## Short exercise
Repeat exactly the lines from the start of the material below up to and including the "hinge_z: float = 1737" line.

## Material provided

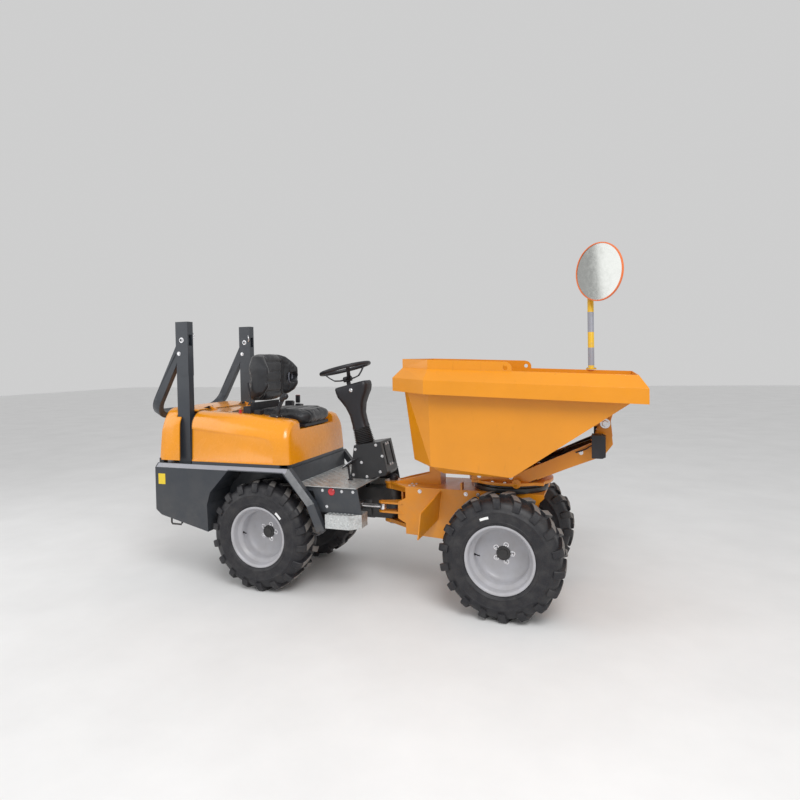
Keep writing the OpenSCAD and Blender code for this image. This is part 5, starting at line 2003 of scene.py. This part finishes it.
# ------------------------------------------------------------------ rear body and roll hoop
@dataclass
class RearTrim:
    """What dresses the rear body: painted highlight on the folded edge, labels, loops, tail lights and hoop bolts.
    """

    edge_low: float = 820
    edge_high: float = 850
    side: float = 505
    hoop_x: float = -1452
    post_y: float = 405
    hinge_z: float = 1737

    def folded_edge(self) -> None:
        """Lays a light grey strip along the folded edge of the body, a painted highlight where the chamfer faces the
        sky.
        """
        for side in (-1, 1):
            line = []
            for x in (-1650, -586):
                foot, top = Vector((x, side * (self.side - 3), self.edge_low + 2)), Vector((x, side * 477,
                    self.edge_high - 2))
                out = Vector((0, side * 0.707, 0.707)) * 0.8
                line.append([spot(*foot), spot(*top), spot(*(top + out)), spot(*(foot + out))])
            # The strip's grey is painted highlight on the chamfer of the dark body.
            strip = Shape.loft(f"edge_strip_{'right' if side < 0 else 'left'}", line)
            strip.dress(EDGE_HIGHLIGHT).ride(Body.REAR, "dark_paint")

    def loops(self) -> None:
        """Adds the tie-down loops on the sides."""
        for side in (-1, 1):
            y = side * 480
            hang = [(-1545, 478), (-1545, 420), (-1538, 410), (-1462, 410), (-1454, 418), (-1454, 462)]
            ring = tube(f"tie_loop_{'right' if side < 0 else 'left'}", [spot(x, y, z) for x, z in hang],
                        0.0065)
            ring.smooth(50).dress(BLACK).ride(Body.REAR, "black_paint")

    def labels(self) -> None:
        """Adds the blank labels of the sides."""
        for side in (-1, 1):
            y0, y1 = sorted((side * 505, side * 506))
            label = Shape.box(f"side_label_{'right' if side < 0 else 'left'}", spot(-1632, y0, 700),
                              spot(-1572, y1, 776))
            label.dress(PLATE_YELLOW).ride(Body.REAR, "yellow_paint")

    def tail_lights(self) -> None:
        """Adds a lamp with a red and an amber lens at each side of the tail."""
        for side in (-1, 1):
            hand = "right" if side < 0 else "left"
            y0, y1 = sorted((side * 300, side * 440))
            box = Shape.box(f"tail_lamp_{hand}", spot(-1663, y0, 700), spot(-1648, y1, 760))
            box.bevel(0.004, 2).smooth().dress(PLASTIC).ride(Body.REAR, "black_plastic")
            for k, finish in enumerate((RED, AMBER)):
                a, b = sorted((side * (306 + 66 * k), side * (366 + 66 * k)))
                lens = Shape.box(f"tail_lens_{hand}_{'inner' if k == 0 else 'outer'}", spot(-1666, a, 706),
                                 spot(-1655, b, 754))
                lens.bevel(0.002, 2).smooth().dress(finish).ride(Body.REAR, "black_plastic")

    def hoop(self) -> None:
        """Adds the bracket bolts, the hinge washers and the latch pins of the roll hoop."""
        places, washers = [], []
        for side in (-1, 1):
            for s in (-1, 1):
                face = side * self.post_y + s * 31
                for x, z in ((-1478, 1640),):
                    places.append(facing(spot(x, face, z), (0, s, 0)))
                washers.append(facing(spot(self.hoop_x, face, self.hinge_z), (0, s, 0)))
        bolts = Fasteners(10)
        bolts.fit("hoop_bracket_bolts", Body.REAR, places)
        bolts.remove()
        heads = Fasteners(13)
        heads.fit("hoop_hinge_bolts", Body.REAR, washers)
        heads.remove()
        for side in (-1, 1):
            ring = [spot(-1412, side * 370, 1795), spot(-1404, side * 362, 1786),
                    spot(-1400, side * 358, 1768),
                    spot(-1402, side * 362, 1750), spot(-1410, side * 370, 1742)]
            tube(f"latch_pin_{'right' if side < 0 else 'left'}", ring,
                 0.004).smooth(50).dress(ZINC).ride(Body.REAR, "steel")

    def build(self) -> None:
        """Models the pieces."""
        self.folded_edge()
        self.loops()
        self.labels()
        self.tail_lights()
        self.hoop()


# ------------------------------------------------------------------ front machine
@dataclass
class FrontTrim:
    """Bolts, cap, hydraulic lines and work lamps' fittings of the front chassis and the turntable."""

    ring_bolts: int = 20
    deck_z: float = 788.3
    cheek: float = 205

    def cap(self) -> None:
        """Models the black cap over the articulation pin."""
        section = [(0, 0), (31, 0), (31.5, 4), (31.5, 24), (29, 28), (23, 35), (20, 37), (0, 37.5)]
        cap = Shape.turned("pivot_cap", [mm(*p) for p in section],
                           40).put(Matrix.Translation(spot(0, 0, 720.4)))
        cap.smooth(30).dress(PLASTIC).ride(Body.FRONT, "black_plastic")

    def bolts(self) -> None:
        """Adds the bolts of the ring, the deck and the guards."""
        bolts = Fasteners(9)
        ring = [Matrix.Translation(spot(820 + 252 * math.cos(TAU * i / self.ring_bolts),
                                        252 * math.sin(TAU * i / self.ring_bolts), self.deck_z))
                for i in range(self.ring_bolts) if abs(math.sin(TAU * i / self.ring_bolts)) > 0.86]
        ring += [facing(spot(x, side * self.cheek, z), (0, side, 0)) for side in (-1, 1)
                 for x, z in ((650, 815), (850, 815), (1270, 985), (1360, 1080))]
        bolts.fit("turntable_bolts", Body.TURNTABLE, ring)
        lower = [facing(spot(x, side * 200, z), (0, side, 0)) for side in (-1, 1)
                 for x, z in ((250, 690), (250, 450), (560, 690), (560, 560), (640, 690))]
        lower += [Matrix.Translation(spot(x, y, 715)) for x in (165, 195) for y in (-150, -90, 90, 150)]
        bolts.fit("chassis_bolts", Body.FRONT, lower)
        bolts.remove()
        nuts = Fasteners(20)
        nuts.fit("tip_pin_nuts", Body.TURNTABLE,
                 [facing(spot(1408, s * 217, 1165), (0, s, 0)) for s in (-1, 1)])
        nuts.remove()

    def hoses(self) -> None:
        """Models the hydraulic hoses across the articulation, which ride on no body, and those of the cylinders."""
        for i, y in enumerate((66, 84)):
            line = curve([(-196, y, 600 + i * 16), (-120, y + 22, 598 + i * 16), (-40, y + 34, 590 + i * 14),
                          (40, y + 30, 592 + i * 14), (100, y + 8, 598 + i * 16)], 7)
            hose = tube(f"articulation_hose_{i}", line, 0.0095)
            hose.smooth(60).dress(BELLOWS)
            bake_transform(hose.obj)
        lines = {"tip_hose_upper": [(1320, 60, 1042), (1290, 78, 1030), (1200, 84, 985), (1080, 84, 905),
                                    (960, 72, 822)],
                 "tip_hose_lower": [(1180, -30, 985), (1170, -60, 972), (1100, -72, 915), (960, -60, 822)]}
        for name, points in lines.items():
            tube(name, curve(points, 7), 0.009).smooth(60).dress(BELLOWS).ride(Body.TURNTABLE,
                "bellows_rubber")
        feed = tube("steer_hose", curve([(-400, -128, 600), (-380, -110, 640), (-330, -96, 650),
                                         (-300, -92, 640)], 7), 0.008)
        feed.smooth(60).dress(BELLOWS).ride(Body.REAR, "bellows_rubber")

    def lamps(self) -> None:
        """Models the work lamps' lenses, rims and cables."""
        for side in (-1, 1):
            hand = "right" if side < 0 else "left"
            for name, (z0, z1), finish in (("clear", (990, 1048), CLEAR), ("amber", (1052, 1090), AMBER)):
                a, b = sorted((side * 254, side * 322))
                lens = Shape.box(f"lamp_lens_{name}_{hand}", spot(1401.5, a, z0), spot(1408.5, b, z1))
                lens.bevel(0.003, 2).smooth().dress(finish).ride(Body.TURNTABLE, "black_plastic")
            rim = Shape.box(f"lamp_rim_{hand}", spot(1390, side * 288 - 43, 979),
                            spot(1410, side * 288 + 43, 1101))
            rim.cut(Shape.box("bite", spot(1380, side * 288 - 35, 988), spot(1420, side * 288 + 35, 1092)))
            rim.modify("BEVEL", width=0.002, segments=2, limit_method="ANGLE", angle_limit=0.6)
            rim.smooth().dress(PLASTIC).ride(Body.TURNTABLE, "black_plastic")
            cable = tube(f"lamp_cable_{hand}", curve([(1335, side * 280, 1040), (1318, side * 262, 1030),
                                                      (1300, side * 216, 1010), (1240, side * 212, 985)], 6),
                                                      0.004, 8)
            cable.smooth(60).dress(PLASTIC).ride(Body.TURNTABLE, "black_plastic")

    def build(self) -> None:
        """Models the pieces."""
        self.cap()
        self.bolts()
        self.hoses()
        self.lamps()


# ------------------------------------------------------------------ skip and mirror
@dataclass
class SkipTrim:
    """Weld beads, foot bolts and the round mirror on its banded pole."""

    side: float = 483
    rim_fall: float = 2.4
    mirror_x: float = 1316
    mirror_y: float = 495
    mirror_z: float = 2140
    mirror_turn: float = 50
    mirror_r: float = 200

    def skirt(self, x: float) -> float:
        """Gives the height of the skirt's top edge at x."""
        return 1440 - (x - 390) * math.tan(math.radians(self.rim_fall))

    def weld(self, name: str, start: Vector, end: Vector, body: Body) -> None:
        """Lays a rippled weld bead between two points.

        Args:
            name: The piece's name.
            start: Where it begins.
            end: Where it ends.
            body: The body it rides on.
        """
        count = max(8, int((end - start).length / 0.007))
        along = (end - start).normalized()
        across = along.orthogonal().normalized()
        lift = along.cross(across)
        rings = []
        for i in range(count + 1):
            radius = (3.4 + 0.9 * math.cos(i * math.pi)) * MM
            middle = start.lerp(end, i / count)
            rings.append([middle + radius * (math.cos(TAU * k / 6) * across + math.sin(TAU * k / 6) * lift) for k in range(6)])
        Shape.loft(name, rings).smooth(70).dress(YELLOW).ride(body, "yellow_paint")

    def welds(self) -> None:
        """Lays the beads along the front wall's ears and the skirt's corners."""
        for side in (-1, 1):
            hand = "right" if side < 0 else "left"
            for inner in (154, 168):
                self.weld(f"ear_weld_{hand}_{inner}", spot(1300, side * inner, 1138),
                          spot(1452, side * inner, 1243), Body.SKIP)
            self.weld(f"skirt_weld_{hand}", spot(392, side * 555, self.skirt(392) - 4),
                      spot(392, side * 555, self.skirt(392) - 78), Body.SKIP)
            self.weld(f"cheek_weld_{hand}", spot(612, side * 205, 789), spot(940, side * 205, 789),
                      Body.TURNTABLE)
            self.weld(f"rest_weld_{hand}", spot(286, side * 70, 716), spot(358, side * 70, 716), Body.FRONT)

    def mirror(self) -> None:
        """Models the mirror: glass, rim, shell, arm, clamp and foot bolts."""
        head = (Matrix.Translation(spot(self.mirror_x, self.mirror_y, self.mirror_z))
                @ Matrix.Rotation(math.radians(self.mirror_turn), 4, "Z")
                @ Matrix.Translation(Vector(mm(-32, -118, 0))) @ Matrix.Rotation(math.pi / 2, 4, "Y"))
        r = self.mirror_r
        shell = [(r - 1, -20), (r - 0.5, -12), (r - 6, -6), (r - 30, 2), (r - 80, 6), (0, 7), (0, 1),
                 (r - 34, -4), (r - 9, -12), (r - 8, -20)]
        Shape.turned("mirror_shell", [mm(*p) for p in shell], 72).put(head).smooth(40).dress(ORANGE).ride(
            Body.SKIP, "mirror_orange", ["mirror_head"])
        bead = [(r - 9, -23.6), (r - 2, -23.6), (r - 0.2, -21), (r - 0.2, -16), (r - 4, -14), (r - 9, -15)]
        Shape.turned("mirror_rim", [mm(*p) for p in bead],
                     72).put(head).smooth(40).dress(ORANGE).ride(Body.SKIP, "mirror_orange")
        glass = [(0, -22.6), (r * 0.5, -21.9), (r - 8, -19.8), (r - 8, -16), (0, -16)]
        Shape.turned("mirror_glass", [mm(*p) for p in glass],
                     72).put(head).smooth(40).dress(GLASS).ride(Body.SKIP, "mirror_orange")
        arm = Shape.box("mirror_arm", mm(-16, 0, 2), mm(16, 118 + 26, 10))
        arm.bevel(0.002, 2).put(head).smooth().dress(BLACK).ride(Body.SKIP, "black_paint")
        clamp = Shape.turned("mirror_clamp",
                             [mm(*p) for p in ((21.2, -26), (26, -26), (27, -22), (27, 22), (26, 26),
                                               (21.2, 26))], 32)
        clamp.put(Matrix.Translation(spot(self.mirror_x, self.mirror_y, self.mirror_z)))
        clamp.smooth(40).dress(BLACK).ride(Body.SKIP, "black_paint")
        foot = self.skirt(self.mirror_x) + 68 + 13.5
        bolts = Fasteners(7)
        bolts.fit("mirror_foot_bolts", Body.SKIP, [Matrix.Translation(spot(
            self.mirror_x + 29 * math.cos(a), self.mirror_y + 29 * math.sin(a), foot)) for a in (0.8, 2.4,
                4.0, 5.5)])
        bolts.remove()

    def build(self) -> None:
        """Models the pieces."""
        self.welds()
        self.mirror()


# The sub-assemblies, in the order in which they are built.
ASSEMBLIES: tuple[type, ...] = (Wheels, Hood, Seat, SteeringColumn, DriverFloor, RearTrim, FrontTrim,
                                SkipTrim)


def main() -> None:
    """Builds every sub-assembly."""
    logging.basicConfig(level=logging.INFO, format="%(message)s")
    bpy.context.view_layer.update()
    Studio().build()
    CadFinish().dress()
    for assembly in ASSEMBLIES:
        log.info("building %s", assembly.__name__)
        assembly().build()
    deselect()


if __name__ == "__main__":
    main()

## Response to the task
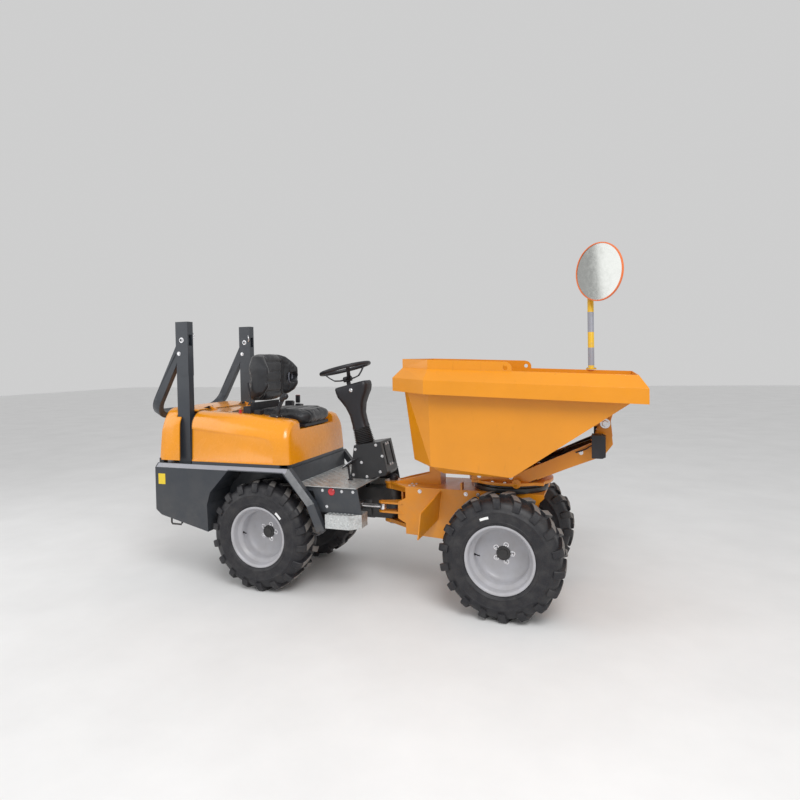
Keep writing the OpenSCAD and Blender code for this image. This is part 5, starting at line 2003 of scene.py. This part finishes it.
# ------------------------------------------------------------------ rear body and roll hoop
@dataclass
class RearTrim:
    """What dresses the rear body: painted highlight on the folded edge, labels, loops, tail lights and hoop bolts.
    """

    edge_low: float = 820
    edge_high: float = 850
    side: float = 505
    hoop_x: float = -1452
    post_y: float = 405
    hinge_z: float = 1737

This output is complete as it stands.